双车把两轮车机器人同步摆把平衡控制研究

Balance Control for a Two-bared and Two-wheeled Vehicle Robot under Synchronously Bars Turning

针对一种具有两个车把的双轮车机器人系统,提出在同步转动车把的情况下使其保持平衡的方法.采用査普雷金方程建立系统的欠驱动力学模型;根据部分反馈线性化原理将车轮转角线性化,并选择车轮转角为控制输入,设计出系统在原地摆把定车和曲线行进的平衡控制器;针对控制器参数漂移对系统的影响的问题,引入模糊算法对其进行在线整定以提高控制效果.对车把在±45°范围内转动时的原地和行进中平衡运动控制进行数值仿真研究.结果表明:车架俯仰角经快速调整可以由初始的倾角恢复到平衡位置,并且引入模糊算法参数整定的控制器具有更短的调整时间和较小的超调量.物理样机试验进一步验证了所提的控制器设计的有效性.

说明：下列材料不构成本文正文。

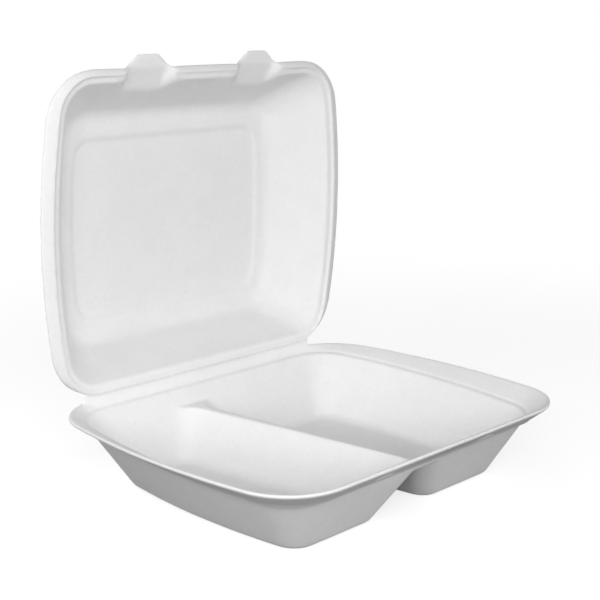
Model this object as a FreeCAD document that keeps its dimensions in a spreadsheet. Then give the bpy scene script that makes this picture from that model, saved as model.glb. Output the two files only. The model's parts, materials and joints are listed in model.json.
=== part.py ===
import FreeCAD, Part
import math
import os
import Sketcher

from FreeCAD import Placement, Rotation, Vector

# A two-compartment clamshell of moulded sugar-cane pulp. One thin sheet makes the base, the
# hinge strip and the lid. Both trays are drafted: every wall is a ruled skin between a rounded
# outline at the floor and a larger one at the rim.
#
# Frame: +Z up, millimetres. X runs along the hinge and -Y is the front with the locking tabs.

SIZES = {
    # pulp sheet
    "sheet_up": 1.6,          # floors, panels and flanges, measured upright
    "sheet_across": 1.9,      # sloping walls, measured level
    "foot_inset": 0.9,        # from the outer to the inner foot of a sloping wall
    # rim of the base
    "half_width": 120.0,
    "front_reach": 100.0,
    "hinge_reach": 89.2,      # from the middle of the base back to the fold line
    "rim_height": 43.0,
    "rim_corner": 36.0,
    "side_bow": 420.0,        # radius of the long bowed sides
    # flange, which rises outward from the mouth of the tray to the rim
    "flange_width": 11.0,
    "front_flange": 12.0,
    "back_flange": 0.3,       # at the back it stands almost upright and carries the hinge
    "flange_rise": 5.7,       # its rise half way along the tray
    "rim_land": 1.5,          # level edge of the flange
    # mouth of the tray, a small step and a ledge; it falls toward the front
    "mouth_tilt": 1.5,
    "step_draft": 0.6,
    "step_rise": 1.3,
    "ledge_width": 2.2,
    # floor of the base
    "side_spread": 23.6,
    "front_spread": 17.5,
    "back_spread": 22.6,
    "floor_corner": 13.0,
    "floor_round": 8.0,
    "foot_round": 5.0,
    # ridge between the two compartments
    "ridge_shift": -9.0,      # its line crosses the X axis here
    "ridge_angle": 7.5,       # and leans this much off the Y axis
    "ridge_height": 29.0,
    "ridge_foot": 19.0,       # half the width of the groove below it
    "ridge_lean": 0.66,       # spread of its slopes for each millimetre of height
    "ridge_corner": 11.0,
    "ridge_corner_top": 13.0,
    # lid, an open tray that nests in the flange of the base
    "lid_seat": 5.6,          # its edge lies this far out over the flange
    "lid_front_seat": 7.0,
    "lid_depth": 33.0,
    "lid_flange": 6.9,
    "lid_front_flange": 3.4,
    "lid_back_flange": 1.2,
    "lid_flange_rise": 2.6,
    "lid_step_draft": 1.0,
    "lid_step_drop": 2.0,
    "lid_ledge": 3.0,
    "lid_side_spread": 24.0,
    "lid_front_spread": 20.7,
    "lid_back_spread": 15.3,
    "lid_floor_corner": 15.0,
    "lid_floor_round": 10.0,
    "lid_foot_round": 8.0,
    # raised panel on the lid
    "panel_side": 6.5,
    "panel_front": 13.0,
    "panel_back": 11.5,
    "panel_corner": 10.0,
    "panel_rise": 1.6,
    "panel_draft": 3.0,
    # living hinge: a strip on the lid that folds over the back of the base
    "hinge_half": 90.0,
    "hinge_lift": 0.2,        # the fold line lies this far above the rim
    "hinge_sheet": 1.0,
    "hinge_gap": 0.3,
    "lid_raise": 3.6,
    "lid_angle": 88.0,
    # locking tabs and their slots
    "tab_offset": 41.0,
    "tab_root": 31.0,
    "tab_tip": 15.0,
    "tab_round": 4.0,
    "tab_reach": 7.5,
    "tab_drop": 0.9,          # the tab's face lies this far below the edge of the flange
    "tab_slope": 1.0,         # and falls this much more from tip to root
    "trough_half": 13.0,      # half the width of the trough behind each tab, at its bottom
    "trough_spread": 6.0,     # its sides lean out by this much
    "trough_length": 15.0,
    "trough_fall": 8.0,
    "slot_length": 13.0,
    "slot_width": 2.0,
    "slot_inset": 6.4,
}

doc = FreeCAD.newDocument("clamshell")
sheet = doc.addObject("Spreadsheet::Sheet", "Sizes")
for row, (alias, number) in enumerate(SIZES.items(), start=1):
    sheet.set("A%d" % row, alias)
    sheet.set("B%d" % row, str(number))
    sheet.setAlias("B%d" % row, alias)
doc.recompute()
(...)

This paper presents the strategy to balance a two-bared and two-wheeled vehicle robot under synchronously turning its two bars. Dynamics model of the vehicle robot was established by Chaplygin Formulation. As for the balance controller, the running angle of the robot's wheel was linearized by partial feedback linearization method, and the running angle of the two wheels was taken as input. Moreover, considering the undesirable influence of the drifting controller parameters, a fuzzy algorithm was adopted to tuning these parameters online. On the condition that the handlebars being turn between ±45°, the mode switching numerical simulations of the track-stand motion and the forward movement were performed. The results show that, the pitch angle of the frame can rapidly turn back to a balanced state, and the controller with the fuzzy algorithm has shorter adjustment time and smaller overshoot. Physical prototype experiments further testify the effectiveness of the controlling strategy.